Uniti nella Speranza

Coraggio, non abbiate paura (Mt 14,27)

Foto: Zotta

Venerdì Santo. Mons. Tisi: Nella pandemia si rinnova il miracolo del Golgota

 “Non ha apparenza né bellezza per attirare i nostri sguardi.” (Is 53, 2b)

La constatazione del quarto canto del Servo di Jhwh, sembra essere in dissonanza con l’affermazione di Gesù nel Vangelo di Giovanni: “Io, quando sarò elevato da terra, attirerò tutti a me”. (Gv 12,32)

In base a queste parole di Gesù, la via maestra per diventare credenti è l’attrazione. Ma cosa può esserci di attraente nel volto sfigurato di un Crocifisso? L’apostolo Paolo nella lettera ai Galati, riprendendo il Deuteronomio afferma: “Maledetto chi è appeso al legno.” (Gal 3, 13b)

Il volto sfigurato di Gesù riscrive i canoni della bellezza, offrendoci l’amore come sua unità di misura. Nel volto sfregiato di Gesù ad attirare non è la sofferenza, ma un Dio che “mi ama da morire”. La seduzione sta nella disarmante semplicità di un amore vestito di gratuità e perdono, che l’evangelista Giovanni non esita a definire “gloria”.

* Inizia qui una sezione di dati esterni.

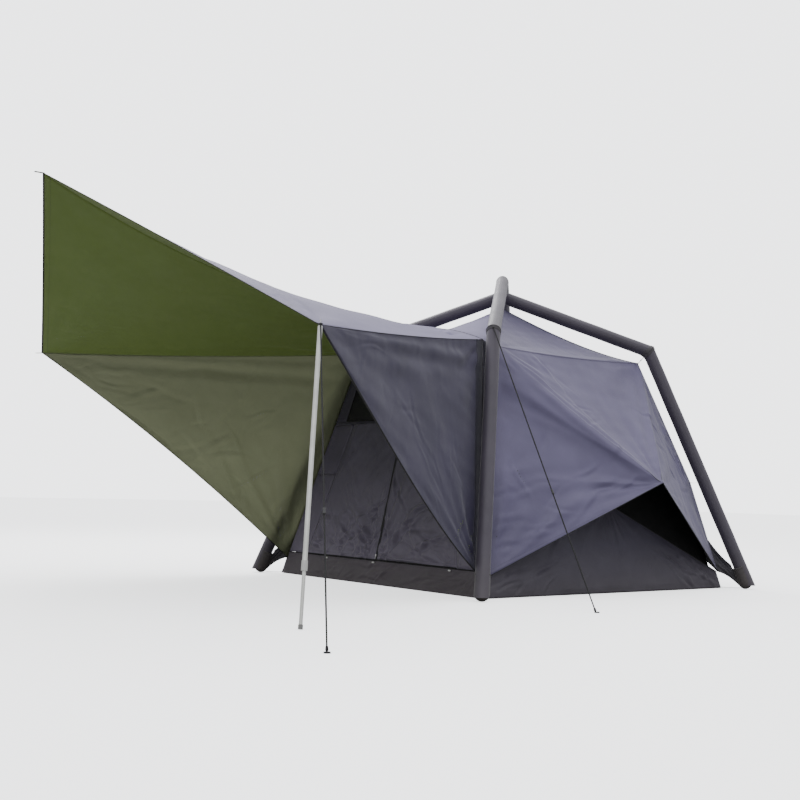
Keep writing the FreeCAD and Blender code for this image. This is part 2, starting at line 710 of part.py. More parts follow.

Forse non è casuale che quando parliamo dell’odio, usiamo termini come abbruttito e accecato.

Continuando a tenere fisso lo sguardo sulla bellezza del Crocifisso, soffermiamoci sulle parole di Gesù: “Ho sete”. (Gv 19, 28b)

Gesù muore gridando la sua sete, ma subito dopo la sete si trasforma in un pozzo, in una sorgente: dal suo costato sgorga l’acqua della vita.

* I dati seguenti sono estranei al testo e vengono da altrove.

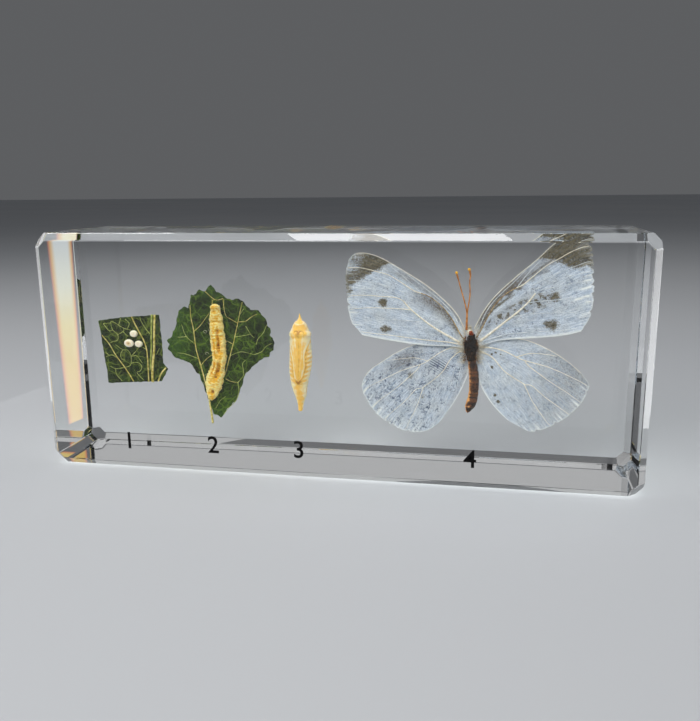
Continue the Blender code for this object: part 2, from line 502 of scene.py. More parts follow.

Come può un uomo assetato divenire fontana di acqua fresca? In quella sete abita l’amore viscerale di Dio per l’uomo, il suo desiderio irrefrenabile di non perderlo.

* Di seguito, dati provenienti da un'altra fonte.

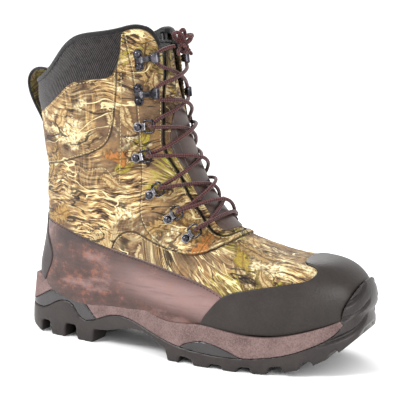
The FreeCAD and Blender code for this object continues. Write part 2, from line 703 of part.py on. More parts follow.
def tube(points, radius):
    """A round cord along straight runs joined by arcs as large as the runs allow."""
    edges = []
    start = points[0]
    radii = []
    for i in range(1, len(points) - 1):
        a = points[i - 1] - points[i]
        b = points[i + 1] - points[i]
        turn = math.pi - a.getAngle(b)
        cut = 0.45 * min(a.Length, b.Length)
        radii.append(cut / math.tan(turn / 2))
        enter = points[i] + a.normalize() * cut
        leave = points[i] + b.normalize() * cut
        bisector = (a + b).normalize()
        middle = points[i] + bisector * (radii[-1] * (1 / math.cos(turn / 2) - 1))
        edges.append(Part.makeLine(start, enter))
        edges.append(Part.Arc(enter, middle, leave).toShape())
        start = leave
    edges.append(Part.makeLine(start, points[-1]))
    path = Part.Wire(edges)
    along = points[1] - points[0]
    section = Part.Wire(Part.makeCircle(radius, points[0], along))
    solid = path.makePipeShell([section], True, False)
    expected = math.pi * radius ** 2 * path.Length
    print("cord: length %.0f, volume %.4f of section times length, radii" % (
        path.Length, solid.Volume / expected), " ".join("%.1f" % r for r in radii))
    return solid


def laces():
    lateral = half_lace(-1)
    medial = half_lace(1)
    cord = tube(lateral[::-1] + medial, LACE_R)
    ball = Part.makeSphere(1)
    matrix = FreeCAD.Matrix()
    matrix.scale(V(*KNOT_SIZE))
    knot = ball.transformGeometry(matrix).translated(V(*KNOT))
    return {"lace": cord, "bow_knot": knot}


def with_holes(parts, holes):
    """Cut the rivets' holes through the panels and stiffening layers they pass."""
    for name in ("facing_lateral", "facing_medial", "quarter_lateral", "quarter_medial"):
        parts[name] = parts[name].cut(holes)


def build():
    parts = outer_panels()
    parts.update(overlays())
    parts.update(lining_parts())
    parts.update(sole_unit())
    parts.update(tongue_parts())
    parts["pull_loop"] = strap(PULL_LOOP, 2.0, -11, 11)
    fittings, holes = hardware()
    with_holes(parts, holes)
    parts.update(fittings)
    parts.update(laces())
    return parts


if __name__ == "__main__":
    os.makedirs("parts", exist_ok=True)
    for name, shape in build().items():
        shape = main_solids(shape).translated(V(-ORIGIN_X, -ORIGIN_Y, 0))
        print(name, len(shape.Solids), "solids, %.0f mm3" % shape.Volume, shape.isValid())
        shape.exportStep("parts/" + name + ".step")
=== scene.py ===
"""Insulated lace-up hunting boot for the right foot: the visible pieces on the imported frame.

The boot is worked out in millimetres from the back of the heel, as its design is, and
every finished mesh is moved to the frame's origin and scaled to metres.
"""
import bpy
import math
import numpy as np
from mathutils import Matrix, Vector


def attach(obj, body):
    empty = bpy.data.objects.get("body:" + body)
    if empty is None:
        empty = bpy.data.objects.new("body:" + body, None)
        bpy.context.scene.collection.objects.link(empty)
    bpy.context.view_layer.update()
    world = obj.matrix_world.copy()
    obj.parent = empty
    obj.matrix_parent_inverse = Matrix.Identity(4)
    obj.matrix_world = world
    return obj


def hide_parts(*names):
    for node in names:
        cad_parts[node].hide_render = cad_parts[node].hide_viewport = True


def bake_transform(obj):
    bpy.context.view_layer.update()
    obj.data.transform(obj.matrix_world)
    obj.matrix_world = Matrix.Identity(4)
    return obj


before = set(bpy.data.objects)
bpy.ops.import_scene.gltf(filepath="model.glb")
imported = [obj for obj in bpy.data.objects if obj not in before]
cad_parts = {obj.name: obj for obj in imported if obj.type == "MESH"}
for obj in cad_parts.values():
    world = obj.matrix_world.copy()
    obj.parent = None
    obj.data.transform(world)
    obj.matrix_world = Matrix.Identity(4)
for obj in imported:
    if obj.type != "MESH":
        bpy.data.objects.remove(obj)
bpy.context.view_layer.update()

MM = 0.001
ORIGIN = np.array([157.7, 1.4, 0.0])     # the frame's origin, from the back of the heel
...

Incredibilmente, sperimentiamo di essere noi l’attrazione fatale di Dio, il suo incanto, la sua passione. Le nostre ombre, la nostra cattiveria, le nostre inconsistenze non fermano l’amore di Dio per noi.

Rimanendo in contemplazione della bellezza dell’uomo della croce, sorprendono le parole di Gesù mentre muore: “E’ compiuto”. (Gv 19, 30b)

Noi commentiamo solitamente la morte delle persone dicendo: “È arrivato alla fine, ha terminato i suoi giorni”. Ma ben diverso è parlare della morte come compimento. Lasciamoci accompagnare dal centurione romano. Egli, abituato a frequentare gli occhi dei morenti, scorge nello sguardo di Gesù dei tratti assolutamente inediti, che lo portano ad affermare: “Davvero quest’uomo era Figlio di Dio”. (Mc 15, 39) Il centurione vede un amore assolutamente innovativo: gratuito, libero totalmente da se stesso, scevro da qualsiasi domanda di contraccambio, senza imporre alcuna ipoteca.

Questo amore vince la morte, l’ultima parola spetta alla vita, non alle lacrime, né al sepolcro.

La buona notizia per tutti noi, in questo lungo anno di pandemia, è che il miracolo del Golgota ha continuato a ripetersi: tanti uomini e donne hanno reagito alla morte con un di più di amore, di dono, di tenerezza. Questa è la vera bellezza che salva il mondo.